### Direction
Will you transcribe all the entries word for word, skipping the pictures they hold?

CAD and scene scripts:
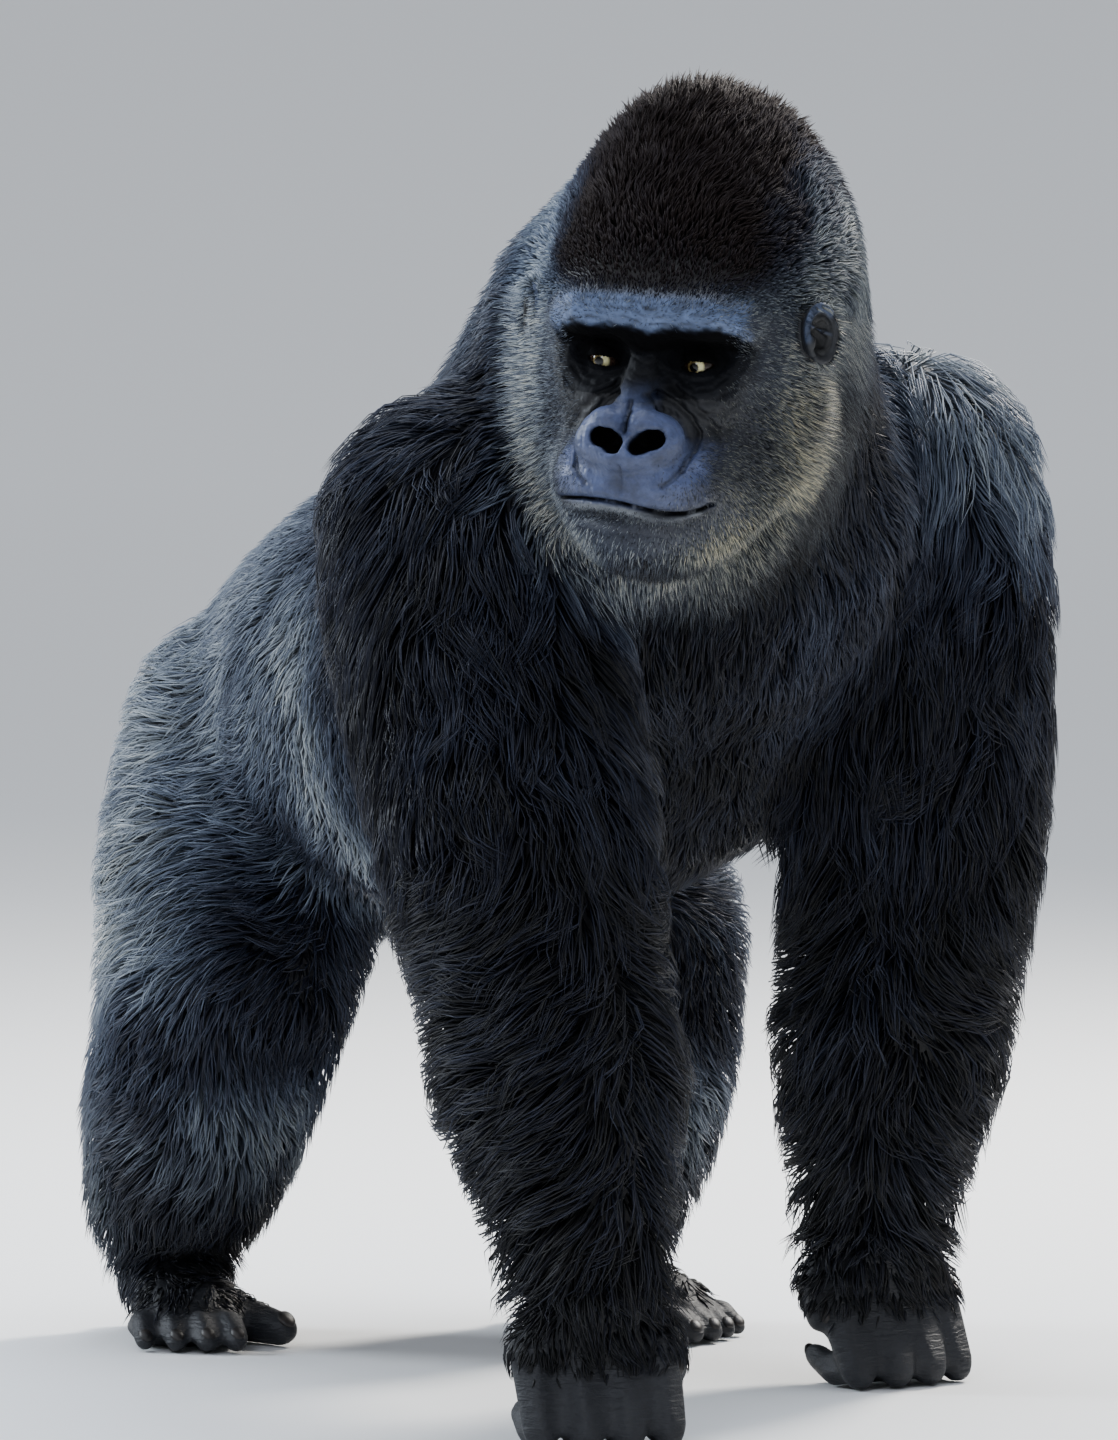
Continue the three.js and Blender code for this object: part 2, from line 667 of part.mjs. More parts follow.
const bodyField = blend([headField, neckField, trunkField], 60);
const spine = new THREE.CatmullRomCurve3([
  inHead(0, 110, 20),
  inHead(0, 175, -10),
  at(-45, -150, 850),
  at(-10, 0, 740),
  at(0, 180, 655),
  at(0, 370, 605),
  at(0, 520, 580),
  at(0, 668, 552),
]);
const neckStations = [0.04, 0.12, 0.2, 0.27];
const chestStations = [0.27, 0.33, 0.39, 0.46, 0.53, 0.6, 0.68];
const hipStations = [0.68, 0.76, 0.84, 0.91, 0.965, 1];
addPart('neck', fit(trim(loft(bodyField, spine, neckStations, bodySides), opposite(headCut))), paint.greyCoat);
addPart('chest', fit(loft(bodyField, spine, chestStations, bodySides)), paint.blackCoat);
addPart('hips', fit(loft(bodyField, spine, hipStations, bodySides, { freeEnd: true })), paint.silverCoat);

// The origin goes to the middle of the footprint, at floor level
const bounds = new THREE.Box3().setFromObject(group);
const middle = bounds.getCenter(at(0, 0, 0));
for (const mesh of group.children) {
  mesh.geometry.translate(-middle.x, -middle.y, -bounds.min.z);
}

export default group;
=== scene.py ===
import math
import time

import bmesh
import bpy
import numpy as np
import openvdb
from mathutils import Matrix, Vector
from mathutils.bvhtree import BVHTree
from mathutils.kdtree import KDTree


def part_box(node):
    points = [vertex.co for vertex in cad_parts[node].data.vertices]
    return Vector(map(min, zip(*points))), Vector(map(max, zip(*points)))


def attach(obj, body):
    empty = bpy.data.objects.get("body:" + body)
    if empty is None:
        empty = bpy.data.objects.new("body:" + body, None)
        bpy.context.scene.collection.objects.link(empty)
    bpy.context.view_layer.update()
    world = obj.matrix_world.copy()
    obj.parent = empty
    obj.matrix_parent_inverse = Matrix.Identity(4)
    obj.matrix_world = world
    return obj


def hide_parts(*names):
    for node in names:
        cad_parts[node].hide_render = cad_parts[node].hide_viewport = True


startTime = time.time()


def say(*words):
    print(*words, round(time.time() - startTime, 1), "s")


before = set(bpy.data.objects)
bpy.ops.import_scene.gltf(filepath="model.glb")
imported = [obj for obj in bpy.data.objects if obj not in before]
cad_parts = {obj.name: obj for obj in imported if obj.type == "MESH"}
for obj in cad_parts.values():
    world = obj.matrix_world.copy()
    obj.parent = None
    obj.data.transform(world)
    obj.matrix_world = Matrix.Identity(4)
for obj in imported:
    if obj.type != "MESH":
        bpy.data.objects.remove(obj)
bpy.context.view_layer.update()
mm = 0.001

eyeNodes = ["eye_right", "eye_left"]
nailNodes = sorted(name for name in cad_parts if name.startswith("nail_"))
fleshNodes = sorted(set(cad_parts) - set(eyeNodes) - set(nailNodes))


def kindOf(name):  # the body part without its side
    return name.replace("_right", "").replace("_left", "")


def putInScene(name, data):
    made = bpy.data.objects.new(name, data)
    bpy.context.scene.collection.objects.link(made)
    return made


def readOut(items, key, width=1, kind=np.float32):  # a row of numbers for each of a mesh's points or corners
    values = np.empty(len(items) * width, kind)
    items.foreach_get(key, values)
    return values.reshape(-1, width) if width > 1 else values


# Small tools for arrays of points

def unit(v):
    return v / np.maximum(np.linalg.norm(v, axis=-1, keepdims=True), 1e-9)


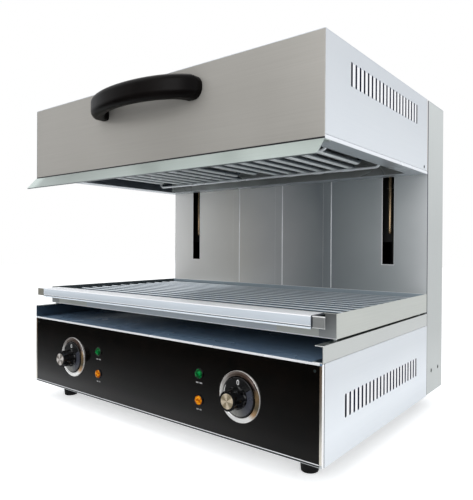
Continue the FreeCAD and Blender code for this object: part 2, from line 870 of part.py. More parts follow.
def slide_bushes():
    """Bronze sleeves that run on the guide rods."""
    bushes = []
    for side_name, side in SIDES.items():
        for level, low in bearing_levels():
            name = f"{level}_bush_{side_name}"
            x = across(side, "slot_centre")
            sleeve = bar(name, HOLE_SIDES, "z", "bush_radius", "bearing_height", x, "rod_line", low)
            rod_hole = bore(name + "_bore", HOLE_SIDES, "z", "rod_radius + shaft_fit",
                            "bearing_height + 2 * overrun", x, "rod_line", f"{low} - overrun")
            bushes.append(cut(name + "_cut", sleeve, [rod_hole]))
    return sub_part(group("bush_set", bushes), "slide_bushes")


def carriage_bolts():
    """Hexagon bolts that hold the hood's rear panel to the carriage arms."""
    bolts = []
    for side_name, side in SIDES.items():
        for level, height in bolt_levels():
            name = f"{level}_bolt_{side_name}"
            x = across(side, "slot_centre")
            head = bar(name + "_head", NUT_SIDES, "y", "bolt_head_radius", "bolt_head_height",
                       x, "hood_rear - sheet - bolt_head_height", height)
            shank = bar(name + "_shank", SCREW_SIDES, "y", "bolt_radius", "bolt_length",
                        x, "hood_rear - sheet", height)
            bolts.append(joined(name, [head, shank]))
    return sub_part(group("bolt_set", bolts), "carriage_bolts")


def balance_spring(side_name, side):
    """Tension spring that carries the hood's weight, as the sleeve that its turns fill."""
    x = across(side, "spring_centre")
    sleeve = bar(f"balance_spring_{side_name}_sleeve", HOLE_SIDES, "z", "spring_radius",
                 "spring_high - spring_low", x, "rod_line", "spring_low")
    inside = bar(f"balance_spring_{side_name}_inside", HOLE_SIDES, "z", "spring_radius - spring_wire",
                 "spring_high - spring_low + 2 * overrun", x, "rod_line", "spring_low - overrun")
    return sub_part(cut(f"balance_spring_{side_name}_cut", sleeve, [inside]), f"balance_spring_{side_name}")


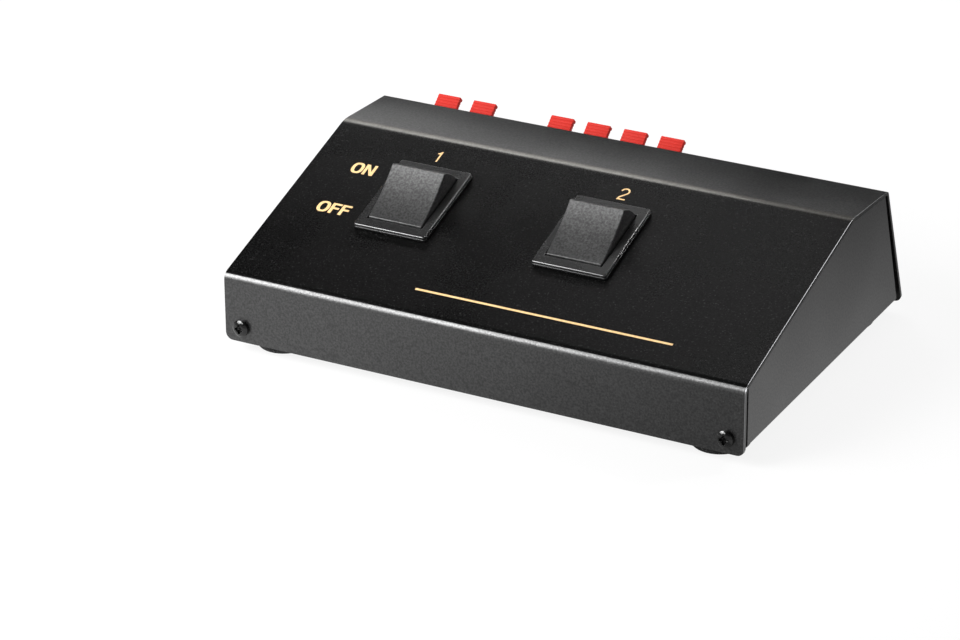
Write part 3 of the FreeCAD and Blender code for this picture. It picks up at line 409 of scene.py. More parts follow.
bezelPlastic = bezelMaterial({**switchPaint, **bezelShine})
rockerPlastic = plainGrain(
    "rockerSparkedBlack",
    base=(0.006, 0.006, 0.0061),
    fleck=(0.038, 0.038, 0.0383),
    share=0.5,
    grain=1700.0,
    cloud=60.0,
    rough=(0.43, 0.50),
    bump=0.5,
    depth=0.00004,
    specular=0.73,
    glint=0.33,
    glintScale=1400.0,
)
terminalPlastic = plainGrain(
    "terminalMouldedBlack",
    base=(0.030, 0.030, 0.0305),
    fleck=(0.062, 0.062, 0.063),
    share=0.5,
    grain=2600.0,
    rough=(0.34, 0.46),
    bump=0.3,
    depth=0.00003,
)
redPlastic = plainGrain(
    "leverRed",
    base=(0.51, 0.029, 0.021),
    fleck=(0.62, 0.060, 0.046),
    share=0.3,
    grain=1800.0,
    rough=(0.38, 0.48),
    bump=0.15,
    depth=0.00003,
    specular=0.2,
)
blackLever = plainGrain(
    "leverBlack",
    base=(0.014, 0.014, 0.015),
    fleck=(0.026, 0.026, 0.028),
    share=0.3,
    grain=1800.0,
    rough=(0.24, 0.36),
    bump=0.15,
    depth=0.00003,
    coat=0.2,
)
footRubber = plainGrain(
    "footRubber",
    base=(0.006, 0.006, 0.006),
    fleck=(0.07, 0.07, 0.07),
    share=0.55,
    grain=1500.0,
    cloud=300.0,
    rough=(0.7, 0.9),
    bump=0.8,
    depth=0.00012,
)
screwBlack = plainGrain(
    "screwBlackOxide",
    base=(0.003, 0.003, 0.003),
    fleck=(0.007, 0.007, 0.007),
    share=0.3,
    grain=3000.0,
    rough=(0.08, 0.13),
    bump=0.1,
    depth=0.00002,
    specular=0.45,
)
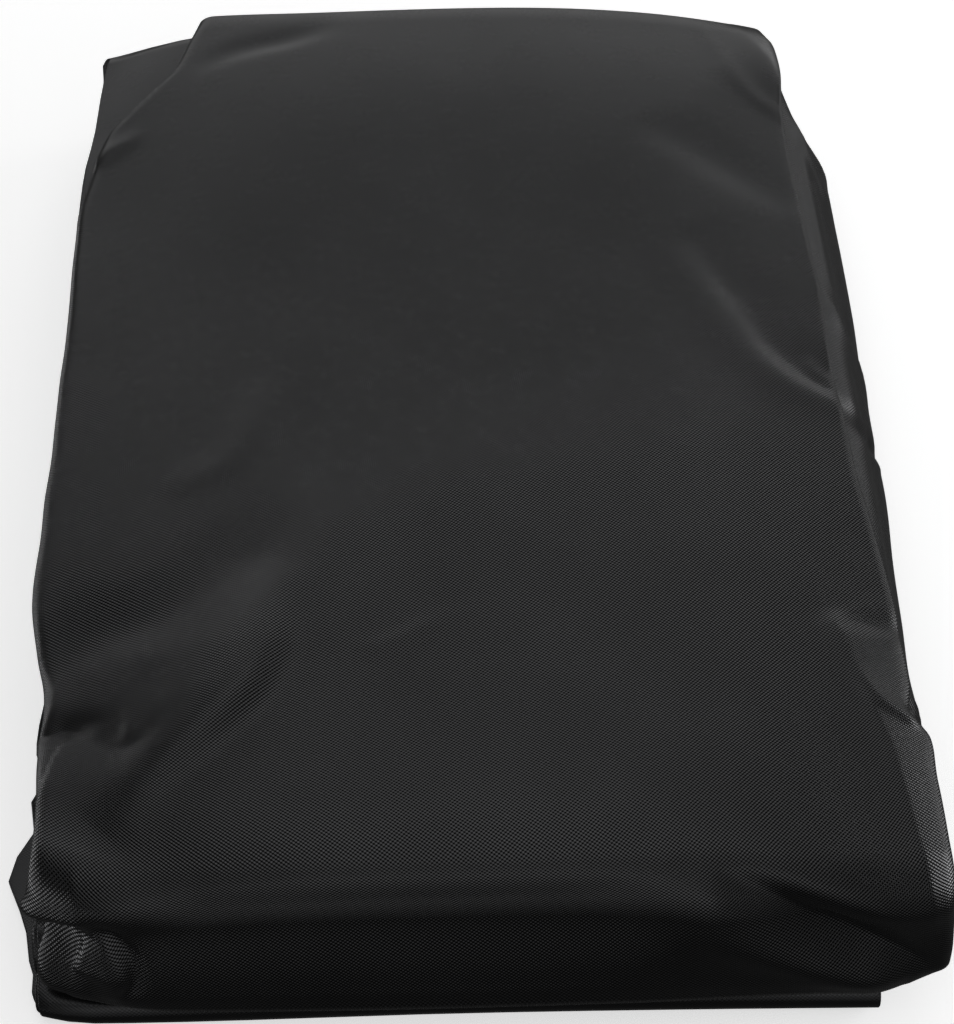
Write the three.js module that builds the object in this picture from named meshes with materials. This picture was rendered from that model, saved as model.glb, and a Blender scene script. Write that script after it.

### Answer below
Continue the three.js and Blender code for this object: part 2, from line 667 of part.mjs. More parts follow.
const bodyField = blend([headField, neckField, trunkField], 60);
const spine = new THREE.CatmullRomCurve3([
  inHead(0, 110, 20),
  inHead(0, 175, -10),
  at(-45, -150, 850),
  at(-10, 0, 740),
  at(0, 180, 655),
  at(0, 370, 605),
  at(0, 520, 580),
  at(0, 668, 552),
]);
const neckStations = [0.04, 0.12, 0.2, 0.27];
const chestStations = [0.27, 0.33, 0.39, 0.46, 0.53, 0.6, 0.68];
const hipStations = [0.68, 0.76, 0.84, 0.91, 0.965, 1];
addPart('neck', fit(trim(loft(bodyField, spine, neckStations, bodySides), opposite(headCut))), paint.greyCoat);
addPart('chest', fit(loft(bodyField, spine, chestStations, bodySides)), paint.blackCoat);
addPart('hips', fit(loft(bodyField, spine, hipStations, bodySides, { freeEnd: true })), paint.silverCoat);

// The origin goes to the middle of the footprint, at floor level
const bounds = new THREE.Box3().setFromObject(group);
const middle = bounds.getCenter(at(0, 0, 0));
for (const mesh of group.children) {
  mesh.geometry.translate(-middle.x, -middle.y, -bounds.min.z);
}

export default group;
=== scene.py ===
import math
import time

import bmesh
import bpy
import numpy as np
import openvdb
from mathutils import Matrix, Vector
from mathutils.bvhtree import BVHTree
from mathutils.kdtree import KDTree


def part_box(node):
    points = [vertex.co for vertex in cad_parts[node].data.vertices]
    return Vector(map(min, zip(*points))), Vector(map(max, zip(*points)))


def attach(obj, body):
    empty = bpy.data.objects.get("body:" + body)
    if empty is None:
        empty = bpy.data.objects.new("body:" + body, None)
        bpy.context.scene.collection.objects.link(empty)
    bpy.context.view_layer.update()
    world = obj.matrix_world.copy()
    obj.parent = empty
    obj.matrix_parent_inverse = Matrix.Identity(4)
    obj.matrix_world = world
    return obj


def hide_parts(*names):
    for node in names:
        cad_parts[node].hide_render = cad_parts[node].hide_viewport = True


startTime = time.time()


def say(*words):
    print(*words, round(time.time() - startTime, 1), "s")


before = set(bpy.data.objects)
bpy.ops.import_scene.gltf(filepath="model.glb")
imported = [obj for obj in bpy.data.objects if obj not in before]
cad_parts = {obj.name: obj for obj in imported if obj.type == "MESH"}
for obj in cad_parts.values():
    world = obj.matrix_world.copy()
    obj.parent = None
    obj.data.transform(world)
    obj.matrix_world = Matrix.Identity(4)
for obj in imported:
    if obj.type != "MESH":
        bpy.data.objects.remove(obj)
bpy.context.view_layer.update()
mm = 0.001

eyeNodes = ["eye_right", "eye_left"]
nailNodes = sorted(name for name in cad_parts if name.startswith("nail_"))
fleshNodes = sorted(set(cad_parts) - set(eyeNodes) - set(nailNodes))


def kindOf(name):  # the body part without its side
    return name.replace("_right", "").replace("_left", "")


def putInScene(name, data):
    made = bpy.data.objects.new(name, data)
    bpy.context.scene.collection.objects.link(made)
    return made


def readOut(items, key, width=1, kind=np.float32):  # a row of numbers for each of a mesh's points or corners
    values = np.empty(len(items) * width, kind)
    items.foreach_get(key, values)
    return values.reshape(-1, width) if width > 1 else values


# Small tools for arrays of points

def unit(v):
    return v / np.maximum(np.linalg.norm(v, axis=-1, keepdims=True), 1e-9)


Continue the FreeCAD and Blender code for this object: part 2, from line 870 of part.py. More parts follow.
def slide_bushes():
    """Bronze sleeves that run on the guide rods."""
    bushes = []
    for side_name, side in SIDES.items():
        for level, low in bearing_levels():
            name = f"{level}_bush_{side_name}"
            x = across(side, "slot_centre")
            sleeve = bar(name, HOLE_SIDES, "z", "bush_radius", "bearing_height", x, "rod_line", low)
            rod_hole = bore(name + "_bore", HOLE_SIDES, "z", "rod_radius + shaft_fit",
                            "bearing_height + 2 * overrun", x, "rod_line", f"{low} - overrun")
            bushes.append(cut(name + "_cut", sleeve, [rod_hole]))
    return sub_part(group("bush_set", bushes), "slide_bushes")


def carriage_bolts():
    """Hexagon bolts that hold the hood's rear panel to the carriage arms."""
    bolts = []
    for side_name, side in SIDES.items():
        for level, height in bolt_levels():
            name = f"{level}_bolt_{side_name}"
            x = across(side, "slot_centre")
            head = bar(name + "_head", NUT_SIDES, "y", "bolt_head_radius", "bolt_head_height",
                       x, "hood_rear - sheet - bolt_head_height", height)
            shank = bar(name + "_shank", SCREW_SIDES, "y", "bolt_radius", "bolt_length",
                        x, "hood_rear - sheet", height)
            bolts.append(joined(name, [head, shank]))
    return sub_part(group("bolt_set", bolts), "carriage_bolts")


def balance_spring(side_name, side):
    """Tension spring that carries the hood's weight, as the sleeve that its turns fill."""
    x = across(side, "spring_centre")
    sleeve = bar(f"balance_spring_{side_name}_sleeve", HOLE_SIDES, "z", "spring_radius",
                 "spring_high - spring_low", x, "rod_line", "spring_low")
    inside = bar(f"balance_spring_{side_name}_inside", HOLE_SIDES, "z", "spring_radius - spring_wire",
                 "spring_high - spring_low + 2 * overrun", x, "rod_line", "spring_low - overrun")
    return sub_part(cut(f"balance_spring_{side_name}_cut", sleeve, [inside]), f"balance_spring_{side_name}")


Write part 3 of the FreeCAD and Blender code for this picture. It picks up at line 409 of scene.py. More parts follow.
bezelPlastic = bezelMaterial({**switchPaint, **bezelShine})
rockerPlastic = plainGrain(
    "rockerSparkedBlack",
    base=(0.006, 0.006, 0.0061),
    fleck=(0.038, 0.038, 0.0383),
    share=0.5,
    grain=1700.0,
    cloud=60.0,
    rough=(0.43, 0.50),
    bump=0.5,
    depth=0.00004,
    specular=0.73,
    glint=0.33,
    glintScale=1400.0,
)
terminalPlastic = plainGrain(
    "terminalMouldedBlack",
    base=(0.030, 0.030, 0.0305),
    fleck=(0.062, 0.062, 0.063),
    share=0.5,
    grain=2600.0,
    rough=(0.34, 0.46),
    bump=0.3,
    depth=0.00003,
)
redPlastic = plainGrain(
    "leverRed",
    base=(0.51, 0.029, 0.021),
    fleck=(0.62, 0.060, 0.046),
    share=0.3,
    grain=1800.0,
    rough=(0.38, 0.48),
    bump=0.15,
    depth=0.00003,
    specular=0.2,
)
blackLever = plainGrain(
    "leverBlack",
    base=(0.014, 0.014, 0.015),
    fleck=(0.026, 0.026, 0.028),
    share=0.3,
    grain=1800.0,
    rough=(0.24, 0.36),
    bump=0.15,
    depth=0.00003,
    coat=0.2,
)
footRubber = plainGrain(
    "footRubber",
    base=(0.006, 0.006, 0.006),
    fleck=(0.07, 0.07, 0.07),
    share=0.55,
    grain=1500.0,
    cloud=300.0,
    rough=(0.7, 0.9),
    bump=0.8,
    depth=0.00012,
)
screwBlack = plainGrain(
    "screwBlackOxide",
    base=(0.003, 0.003, 0.003),
    fleck=(0.007, 0.007, 0.007),
    share=0.3,
    grain=3000.0,
    rough=(0.08, 0.13),
    bump=0.1,
    depth=0.00002,
    specular=0.45,
)
Write the three.js module that builds the object in this picture from named meshes with materials. This picture was rendered from that model, saved as model.glb, and a Blender scene script. Write that script after it.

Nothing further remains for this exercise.